Abstract
Enthalpy-exchanging unit comprising at least one plate along whose at least one contact side a first flowable medium and a second medium can travel while exchanging enthalpy, and which enthalpy-exchanging unit comprises at least one hygroscopic material layer, which connects to at least one contact side, in contact with the first flowable medium, of the plate, wherein the mutual orientation of the plate and the material layer is such that a liquid film of the first medium can form between the plate and the material layer, wherein the liquid film is in enthalpy-exchanging contact with both the plate and the material layer, characterized in that the material layer is fastened to the plate with a plurality of seams, which extend substantially parallel to one another and are continuous, such that a plurality of channels separated from one another by the seams are formed over the contact side of the plate, with the aim of increasing the degree of spread of the first flowable medium over the contact side of the plate, and thus, on the one hand, reducing the influence of cohesion between the liquid molecules and the accompanying surface tension and, on the other hand, increasing the influence of the adhesion between the flowable medium and the plate, wherein an more even liquid supply without the use of nozzles is secured, by on the top side a supply unit provided with a porous, absorbent bed.
Claims
1. An enthalpy-exchanging unit, comprising: at least one plate along whose at least one contact side a first flowable medium and a second medium can travel while exchanging enthalpy, and at least one hygroscopic material layer, which connects to at least one contact side, in contact with the first flowable medium, of the plate, wherein the mutual orientation of the plate and the material layer is such that a liquid film of the first medium can form between the plate and the material layer, wherein the liquid film is in enthalpy-exchanging contact with both the plate and the material layer, and wherein the material layer is fastened to the plate with a plurality of seams, which extend substantially parallel to one another, are continuous, and are arranged at a centre-to-centre distance apart, such that a plurality of channels separated from one another by the seams are formed over the contact side of the plate.
2. The enthalpy-exchanging unit according to claim 1, wherein the plate comprises a peripheral margin whereto the seams extend in the longitudinal direction at at least one end.

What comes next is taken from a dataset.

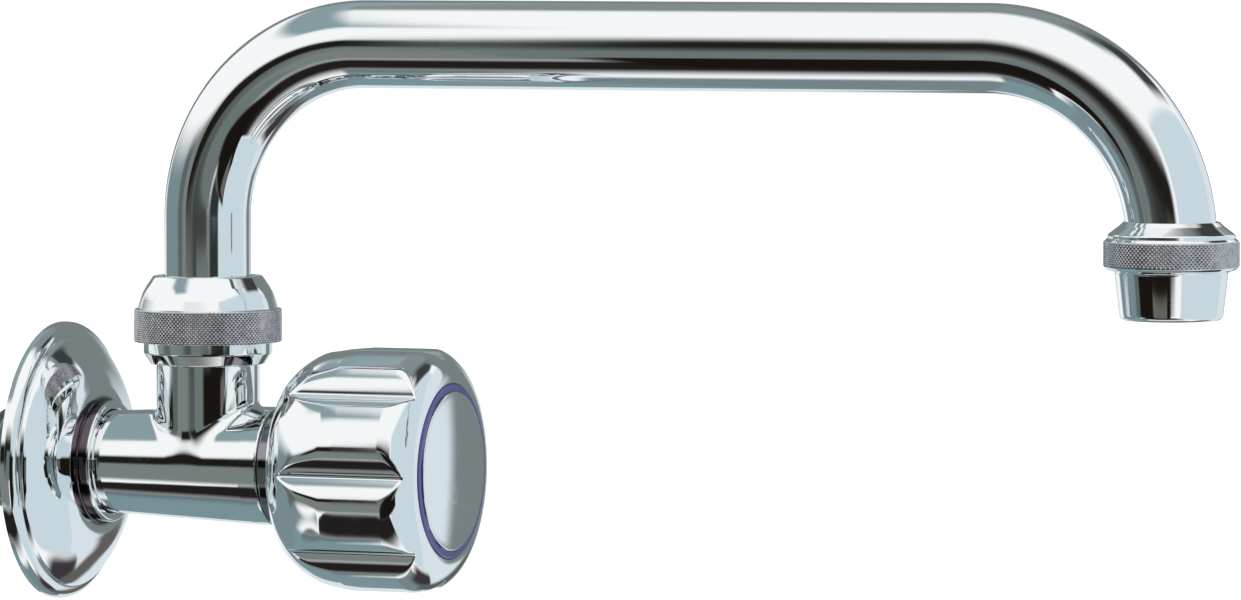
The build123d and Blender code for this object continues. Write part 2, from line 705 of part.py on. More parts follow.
def spout_bush():
    tail_r = SOCKET_R - RUNNING
    spigot_r = TUBE_R - TUBE_WALL - RUNNING
    bush = turned_z(
        branch_x,
        (BUSH_BORE_R, bush_tail_z),
        (tail_r, bush_tail_z),
        (tail_r, bush_flange_z),
        (BUSH_FLANGE_R, bush_flange_z),
        (BUSH_FLANGE_R, tube_start_z),
        (spigot_r, tube_start_z),
        (spigot_r, tube_start_z + BUSH_SPIGOT),
        (BUSH_BORE_R, tube_start_z + BUSH_SPIGOT),
    )
    groove_half = SWIVEL_CORD_R + PLAY
    groove_r = tail_r - 2 * SWIVEL_CORD_R
    for z in swivel_ring_places():
        bush -= tube_z(branch_x, tail_r + CUT_OVERRUN, groove_r, z - groove_half, z + groove_half)
    return bush


def spout_o_rings():
    outer_r = SOCKET_R - RUNNING
    return Compound([cord_ring_z(branch_x, z, outer_r, SWIVEL_CORD_R) for z in swivel_ring_places()])


def spout_slip_washer():
    return tube_z(branch_x, SLIP_WASHER_R, SOCKET_R + SLIP, branch_top_z, bush_flange_z)


def spout_retaining_ring():
    ring = Circle(RETAINER_R) - Circle(TUBE_R + RUNNING) - opening_wedge(2 * RETAINER_R, RETAINER_GAP_DEG)
    return Pos(branch_x, 0, retainer_z) * extrude(ring, RETAINER_THICK)


def spout_nut():
    thread_r = BRANCH_THREAD_R + THREAD_FIT
    mouth_r = BRANCH_R + MOVING_GAP
    ring_room_r = RETAINER_R + SLIP
    neck_r = TUBE_R + MOVING_GAP
    cone_run = NUT_CONE_BASE_R - NUT_TOP_R
    nut = turned_z(
        branch_x,
        (mouth_r, nut_bottom_z),
        (NUT_SKIRT_R - NUT_SKIRT_CHAMFER, nut_bottom_z),
        (NUT_SKIRT_R, nut_bottom_z + NUT_SKIRT_CHAMFER),
        (NUT_SKIRT_R, nut_knurl_z),
        (NUT_KNURL_R - NUT_EDGE, nut_knurl_z),
        (NUT_KNURL_R, nut_knurl_z + NUT_EDGE),
        (NUT_KNURL_R, nut_knurl_top_z - NUT_EDGE),
        (NUT_KNURL_R - NUT_EDGE, nut_knurl_top_z),
        (NUT_CONE_BASE_R, nut_knurl_top_z),
        (NUT_TOP_R + 0.75 * cone_run, nut_knurl_top_z + 0.5 * NUT_CONE_HEIGHT),
        (NUT_TOP_R + 0.35 * cone_run, nut_knurl_top_z + 0.85 * NUT_CONE_HEIGHT),
        (NUT_TOP_R, nut_top_z),
        (neck_r, nut_top_z),
        (neck_r, nut_shoulder_z),
        (ring_room_r, nut_shoulder_z),
        (ring_room_r, retainer_z - SLIP),
        (thread_r, retainer_z - SLIP),
        (thread_r, BRANCH_SHOULDER_Z + MOVING_GAP),
        (mouth_r, BRANCH_SHOULDER_Z + MOVING_GAP),
    )
    grooves = grip_grooves(
        branch_x,
        NUT_KNURL_R,
        nut_knurl_z + NUT_EDGE,
        nut_knurl_top_z - NUT_EDGE,
        NUT_GROOVE_COUNT,
        GROOVE_DEPTH,
    )
    return nut - grooves


# ---- aerator -------------------------------------------------------------------------
def aerator_ferrule():
    bore_r = TUBE_R + FERRULE_SLACK
    tube_bore_r = TUBE_R - TUBE_WALL
    sleeve = FERRULE_SLEEVE - FERRULE_FLANGE_LIFT
    return turned_z(
        outlet_x,
        (tube_bore_r, ferrule_bottom_z),
        (FERRULE_THREAD_R, ferrule_bottom_z),
        (FERRULE_THREAD_R, ferrule_flange_z),
        (FERRULE_R, ferrule_flange_z),
        (FERRULE_R - FERRULE_DRAFT, ferrule_flange_z + 0.2 * sleeve),
        (bore_r + 0.7 * (FERRULE_R - bore_r), ferrule_flange_z + 0.5 * sleeve),
        (bore_r + 0.3 * (FERRULE_R - bore_r), ferrule_flange_z + 0.85 * sleeve),
        (bore_r + SLIP, ferrule_top_z),
        (bore_r, ferrule_top_z),
        (bore_r, tube_end_z),
        (tube_bore_r, tube_end_z),
    )


def aerator_housing():
    thread_r = FERRULE_THREAD_R + THREAD_FIT
    top_z = ferrule_flange_z
    housing = turned_z(
        outlet_x,
        (NOZZLE_MOUTH_R, nozzle_bottom_z),
        (NOZZLE_BOTTOM_R - NOZZLE_EDGE, nozzle_bottom_z),
        (NOZZLE_BOTTOM_R - 0.3 * NOZZLE_EDGE, nozzle_bottom_z + 0.3 * NOZZLE_EDGE),
        (NOZZLE_BOTTOM_R, nozzle_bottom_z + NOZZLE_EDGE),
        (NOZZLE_TOP_R, nozzle_top_z),
        (NOZZLE_TOP_R, nozzle_top_z + 0.2 * NOZZLE_TOP_DROP),
        (RING_R - RING_EDGE, ring_bottom_z),
        (RING_R, ring_bottom_z + RING_EDGE),
        (RING_R, top_z - RING_EDGE),
        (RING_R - RING_EDGE, top_z),
        (thread_r, top_z),
        (thread_r, seal_z),
        (NOZZLE_BORE_R, seal_z),
        (NOZZLE_BORE_R, ledge_z),
        (NOZZLE_MOUTH_R, ledge_z),
    )
    grooves = grip_grooves(
        outlet_x, RING_R, ring_bottom_z + RING_EDGE, top_z - RING_EDGE, RING_GROOVE_COUNT, GROOVE_DEPTH
    )
    return housing - grooves


def aerator_seal():
    return tube_z(outlet_x, FERRULE_THREAD_R, TUBE_R - TUBE_WALL, seal_z, ferrule_bottom_z)


def aerator_jet_plate():
    plate = tube_z(outlet_x, aerator_insert_r, 0, seal_z - PLATE_THICK, seal_z)
    rim_r = aerator_insert_r - INSERT_RIM
    rim = tube_z(outlet_x, aerator_insert_r, rim_r, plate_z, seal_z - PLATE_THICK)
    hole = tube_z(outlet_x, PLATE_HOLE_R, 0, plate_z, seal_z)
    rings = ((PLATE_INNER_R, PLATE_INNER_HOLES), (PLATE_OUTER_R, PLATE_OUTER_HOLES))
    holes = [Pos(*polar(pitch_r, 360 / count * i)) * hole for pitch_r, count in rings for i in range(count)]
    return plate + rim - holes


def aerator_screens():
    """Two woven discs, drawn as flat nets, with a spacer ring between them."""
    net_r = aerator_insert_r - INSERT_RIM
    steps = int(net_r / SCREEN_PITCH) + 1
    reach = net_r - SCREEN_PITCH / 2
    hole = Rectangle(SCREEN_PITCH - SCREEN_BAR, SCREEN_PITCH - SCREEN_BAR)
    places = [
        (i * SCREEN_PITCH, j * SCREEN_PITCH)
        for i in range(-steps, steps + 1)
        for j in range(-steps, steps + 1)
        if math.hypot(i, j) * SCREEN_PITCH < reach
    ]
    net = extrude(Circle(aerator_insert_r) - [Pos(*p) * hole for p in places], SCREEN_THICK)
    upper_z = screens_z + SCREEN_THICK + SCREEN_GAP
    spacer = tube_z(outlet_x, aerator_insert_r, net_r, screens_z + SCREEN_THICK, upper_z)
    lower = Pos(outlet_x, 0, screens_z) * net
    upper = Pos(outlet_x, 0, upper_z) * net
    return Compound([lower, spacer, upper])


def aerator_straightener():
    bore_r = aerator_insert_r - INSERT_RIM
    section = Circle(aerator_insert_r) - Circle(bore_r) + Circle(STRAIGHTENER_HUB_R)
    middle_r = (bore_r + STRAIGHTENER_HUB_R) / 2
    length = bore_r - STRAIGHTENER_HUB_R + INSERT_RIM
    for i in range(STRAIGHTENER_RIBS):
        angle = 360 / STRAIGHTENER_RIBS * i
        section += Pos(*polar(middle_r, angle)) * Rot(0, 0, angle) * Rectangle(length, STRAIGHTENER_RIB)
    return Pos(outlet_x, 0, ledge_z) * extrude(section, STRAIGHTENER_HEIGHT)


# ---- every node ----------------------------------------------------------------------
NODES = (
    tap_body,
    wall_rose,
    rose_grip_ring,
    valve_seat,
    bonnet,
    bonnet_gasket,
    trim_ring,
    spindle_thrust_washer,
    spout_nut,
    spout_retaining_ring,
    spout_slip_washer,
    spindle,
    spindle_o_rings,
    spindle_circlip,
    knob_shell,
    knob_insert,
    knob_index_ring,
    knob_cap,
    knob_screw,
    knob_lock_washer,
    valve_carrier,
    valve_washer,
    washer_plate,
    washer_screw,
    spout_tube,
    spout_bush,
    spout_o_rings,
    aerator_ferrule,
    aerator_housing,
    aerator_seal,
    aerator_jet_plate,
    aerator_screens,
    aerator_straightener,
)

os.makedirs("parts", exist_ok=True)
for make in NODES:
    export_step(make(), f"parts/{make.__name__}.step")
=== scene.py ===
import math

import bmesh
import bpy
import numpy as np
from bpy.props import FloatProperty, FloatVectorProperty, IntProperty, PointerProperty
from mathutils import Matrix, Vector


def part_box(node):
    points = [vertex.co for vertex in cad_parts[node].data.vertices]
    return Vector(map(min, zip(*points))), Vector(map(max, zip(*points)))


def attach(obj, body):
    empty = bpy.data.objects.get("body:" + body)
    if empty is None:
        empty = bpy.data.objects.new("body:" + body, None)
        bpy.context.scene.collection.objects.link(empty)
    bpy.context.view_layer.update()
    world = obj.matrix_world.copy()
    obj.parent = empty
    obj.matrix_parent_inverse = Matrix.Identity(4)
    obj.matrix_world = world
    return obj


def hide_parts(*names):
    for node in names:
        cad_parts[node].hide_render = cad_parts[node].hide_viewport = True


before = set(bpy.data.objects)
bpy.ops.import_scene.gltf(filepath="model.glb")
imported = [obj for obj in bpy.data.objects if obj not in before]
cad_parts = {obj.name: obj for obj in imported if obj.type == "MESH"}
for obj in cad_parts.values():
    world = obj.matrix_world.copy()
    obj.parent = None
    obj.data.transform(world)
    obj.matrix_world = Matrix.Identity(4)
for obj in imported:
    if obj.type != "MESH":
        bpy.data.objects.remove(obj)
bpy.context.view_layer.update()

bl_info = {
    "name": "Wall Tap Studio",
    "version": (1, 0, 0),
    "blender": (4, 5, 0),
    "location": "View3D > Sidebar > Wall Tap",
    "description": "Builds the plated pieces, finishes and studio of a single wall tap",
    "category": "Add Mesh",
}

MM = 0.001


# ---- sizes read from the frame ------------------------------------------------
def low(node, axis):
    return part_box(node)[0]["xyz".index(axis)]


def high(node, axis):
    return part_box(node)[1]["xyz".index(axis)]


def span(node, axis):
    return low(node, axis), high(node, axis)


def middle(node, axis):
    return sum(span(node, axis)) / 2


BRANCH_X = middle("spout_slip_washer", "x")
OUTLET_X = middle("aerator_seal", "x")
TUBE_R = high("spout_tube", "y")
RUN_Z = high("spout_tube", "z") - TUBE_R
TAIL_R = 20.955 / 2 * MM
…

3. The enthalpy-exchanging unit according to claim 2, wherein the seams extend in the longitudinal direction at one end up to a certain distance away from the peripheral margin of the plate, wherein the distance preferably conforms to the centre-to-centre distance between the seams.

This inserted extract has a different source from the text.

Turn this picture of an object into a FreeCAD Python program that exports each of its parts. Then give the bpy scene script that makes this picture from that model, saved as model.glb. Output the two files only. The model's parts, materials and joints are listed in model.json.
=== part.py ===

4. The enthalpy-exchanging unit according to claim 1, wherein the seams bind merely the surface of the plate-facing side of the material layer to the plate, wherein the seams only partially penetrate the material layer.

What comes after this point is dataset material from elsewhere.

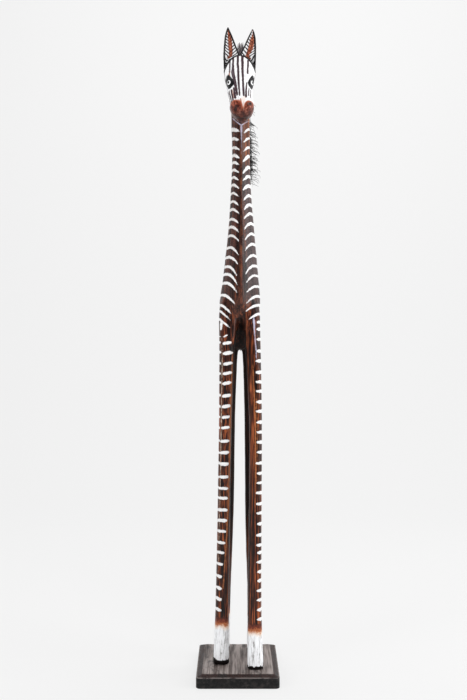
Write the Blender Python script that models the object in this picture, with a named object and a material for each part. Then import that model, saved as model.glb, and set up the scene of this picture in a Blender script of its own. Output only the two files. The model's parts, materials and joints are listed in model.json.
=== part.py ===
"""A tall carved wooden zebra on a chamfered plinth.

The figure is one carved piece from the hooves to the top of the neck. The head, the two
ears, the tufts of hair, the dowel, the ear pins and the screws are separate pieces.
Metres, +Z up. The zebra faces -Y, so its own left is +X. The origin is at the middle of
the plinth's underside.
"""

import math

import bmesh
import bpy
from mathutils import Vector

MM = 0.001
GLUE_GAP = 0.3 * MM
WELD = 0.01 * MM
BODY_CREASE = 35

# Plinth
PLINTH_WIDTH = 124 * MM
PLINTH_DEPTH = 165 * MM
PLINTH_THICKNESS = 19.5 * MM
CHAMFER_WIDTH = 10 * MM
CHAMFER_DROP = 3.7 * MM
PLINTH_CORNER_RADIUS = 6 * MM
PLINTH_CORNER_STEPS = 5
PLINTH_FOOT_EASE = 0.8 * MM

# Carved body: where the levels are
FIGURE_X = 4.2 * MM
LEG_LENGTH = 481.5 * MM
SHOULDER_RISE = 61 * MM
NECK_LENGTH = 343 * MM
FOOT_Z = PLINTH_THICKNESS + GLUE_GAP
BELLY_Z = FOOT_Z + LEG_LENGTH
SHOULDER_Z = BELLY_Z + SHOULDER_RISE
NECK_TOP_Z = SHOULDER_Z + NECK_LENGTH

# Legs
LEG_WIDTH = 20 * MM
LEG_DEPTH = 24 * MM
LEG_SQUARENESS = 3.0
LEG_SIDES = 16
LEG_RINGS = 20
LEG_RING_SPREAD = 1.2
# Level (0 hoof, 1 belly, 2 shoulder), then the middle of the leg in x and y
LEG_PATHS = {
    "front_left": (
        (0, 26.6, -46),
        (0.2, 25.5, -46),
        (0.53, 26.6, -46),
        (0.8, 26.8, -46),
        (1.0, 23.4, -45),
        (1.5, 20.0, -42),
        (2.0, 18.6, -38),
        (2.6, 14, -33),
    ),
    "front_right": (
        (0, -25.4, -22),
        (0.2, -23.5, -24),
        (0.53, -20.8, -29),
        (0.8, -18.6, -35),
        (1.0, -16.4, -39),
        (1.5, -14.4, -40),
        (2.0, -13.2, -37),
        (2.6, -7, -33),
    ),
    "hind_left": (
        (0, 26.8, 40),
        (0.25, 26.0, 44),
        (0.34, 24.6, 47),
        (0.5, 23.2, 45),
        (0.8, 22.0, 40),
        (1.0, 20.6, 38),
        (1.5, 18.4, 38),
        (2.0, 13, 36),
    ),
    "hind_right": (
        (0, -24.4, 42),
        (0.2, -21.4, 44),
        (0.34, -19.2, 47),
        (0.5, -16.6, 45),
        (0.8, -14.6, 40),
        (1.0, -12.4, 38),
        (1.5, -10.2, 38),
        (2.0, -5, 36),
    ),
}
# Level, then width and depth as multiples
FRONT_LEG_PROFILE = (
    (0, 1.25, 1.06),
    (0.05, 1.20, 1.03),
    (0.12, 1.10, 0.98),
    (0.30, 1.02, 0.97),
    (0.80, 1.00, 1.02),
    (1.0, 1.20, 1.12),
    (1.5, 1.45, 1.24),
    (2.0, 1.50, 1.24),
    (2.6, 1.05, 0.9),
)
HIND_LEG_PROFILE = (
    (0, 1.20, 1.04),
    (0.05, 1.15, 1.0),
    (0.14, 1.08, 0.94),
    (0.28, 1.08, 0.97),
    (0.34, 1.16, 1.12),
    (0.42, 1.12, 1.02),
    (0.80, 1.12, 1.15),
    (0.96, 1.22, 1.50),
    (1.2, 1.50, 1.95),
    (1.6, 1.66, 2.05),
    (2.0, 1.2, 1.35),
)

# Trunk: a barrel from the chest to the rump
CHEST_Y = -44 * MM
RUMP_Y = 64 * MM
BARREL_WIDTH = 60 * MM
BARREL_HEIGHT = 96 * MM
BARREL_SIDES = 20
BARREL_RINGS = 13
BARREL_ROUNDNESS = 2.2
BARREL_MIDDLE = 0.485
# Share of the way from chest to rump, then width, height and lift as shares
BARREL_PROFILE = (
    (0, 0.40, 0.30, 0.22),
    (0.10, 0.66, 0.58, 0.15),
    (0.34, 0.98, 0.97, 0.01),
    (0.58, 0.98, 0.97, 0),
    (0.82, 0.93, 0.93, 0.01),
    (0.95, 0.68, 0.70, 0.03),
    (1.0, 0.30, 0.36, 0.04),
)

# Neck and chest: one tapering column with a ridge down its front
NECK_WIDTH = 27.6 * MM
NECK_DEPTH = 33 * MM
CHEST_WIDTH = 63.2 * MM
CHEST_DEPTH = 75 * MM
CHEST_FRONT_Y = -66 * MM
NECK_FRONT_Y = -58 * MM
CHEST_FOOT = -13 * MM
NECK_SIDES = 20
NECK_RINGS = 20
NECK_RING_SPREAD = 1.25
RIDGE_SHARPNESS = 1.35
NAPE_ROUNDNESS = 2.2
# Share of the neck's length above the shoulder, then how much chest is left in its width,
# its depth and its front line, and how far it bows aside
NECK_PROFILE = (
    (-0.04, 0.45, 0.45, -1.0, -1.0 * MM),
    (0, 1.0, 0.93, 0.35, -1.3 * MM),
    (0.07, 0.94, 0.98, 0.92, -0.2 * MM),
    (0.15, 0.74, 0.82, 1.0, 0.4 * MM),
    (0.27, 0.50, 0.56, 0.65, 1.0 * MM),
    (0.39, 0.28, 0.32, 0.30, 1.2 * MM),
    (0.52, 0.11, 0.14, 0.08, 0.6 * MM),
    (0.68, -0.01, 0.02, 0.0, 0.8 * MM),
    (0.82, 0.02, 0.0, 0.0, 0),
    (1.0, 0.02, 0.0, 0.0, -0.6 * MM),
)

# Head
HEAD_X = 2.9 * MM
MUZZLE_TURN = 3.1 * MM
HEAD_WIDTH = 49.4 * MM
MUZZLE_WIDTH = 35.6 * MM
HEAD_SIDES = 24
FACE_SQUARENESS = 3.0
NAPE_SQUARENESS = 1.7
CROWN_RISE = 35.5 * MM
CROWN_DROP = 23 * MM
CROWN_STEPS = 12
CROWN_OVERHANG = 0.75
HEAD_CREASE = 28
CHIN_DROP = 71 * MM
FACE_REACH = 55 * MM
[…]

5. The enthalpy-exchanging unit according to claim 1 wherein the plate is made of a plastic, preferably a thermoplastic polymer.
6. The enthalpy-exchanging unit according to claim 1 wherein the centre-to-centre distance between the seams is between 30 and 80 mm and preferably between 40 and 60 mm.
7. The enthalpy-exchanging unit according to claim 1, wherein the centre-to-centre distance between the seams is between 30 and 80 mm and preferably between 30 and 50 mm, wherein the centre-to-centre distance between the seams for seam pairs which during use succeed one another in the gravitational direction decreases.
8. The enthalpy-exchanging unit according to claim 1 wherein the seams in the longitudinal direction, and preferably in the middle between their respective ends, comprise at least one interruption, wherein the total interruption is appreciably smaller than the total length of the seam.
9. The enthalpy-exchanging unit according to claim 1 further comprising seams extending at right angles to one another.
10. Enthalpy exchanger comprising at least one enthalpy-exchanging unit according claim 1.
11. The enthalpy exchanger according to claim 10, wherein above a side, defined in correct usage as the top side, of the at least one enthalpy-exchanging unit is arranged a liquid supply unit for supplying the first flowable medium between the plate and the material layer under the effect of gravity.
12. The enthalpy exchanger according to claim 11, wherein the liquid supply unit comprises a porous, absorbent bed made of a plastic.
13. The enthalpy exchanger according to claim 11, wherein the seams extend in the longitudinal direction at one end to a part, facing the liquid supply unit, of the peripheral margin of the plate.
14. The enthalpy exchanger according to claim 13, wherein the seams extend substantially in the gravitational direction, such that the first flowable medium, under the effect of gravity, can travel downwards through the plurality of channels separated from one another by the seams.
15. The enthalpy exchanger according to claim 10, wherein the seams extend, in correct usage of the enthalpy exchanger, in a substantially horizontal direction.
16. The enthalpy exchanger according to claim 15, wherein the seams extend in the longitudinal direction at a first end, in turns, to a first side of the peripheral margin of the plate, or a second side opposite the first side of the peripheral margin of the plate, wherein the seams extend in the longitudinal direction at a second end opposite the first end up to a certain distance from the peripheral margin of the plate.
17. The enthalpy exchanger according to claim 10, wherein the at least one enthalpy-exchanging unit at least partially delimits at least one passage for the feed-through of the second medium.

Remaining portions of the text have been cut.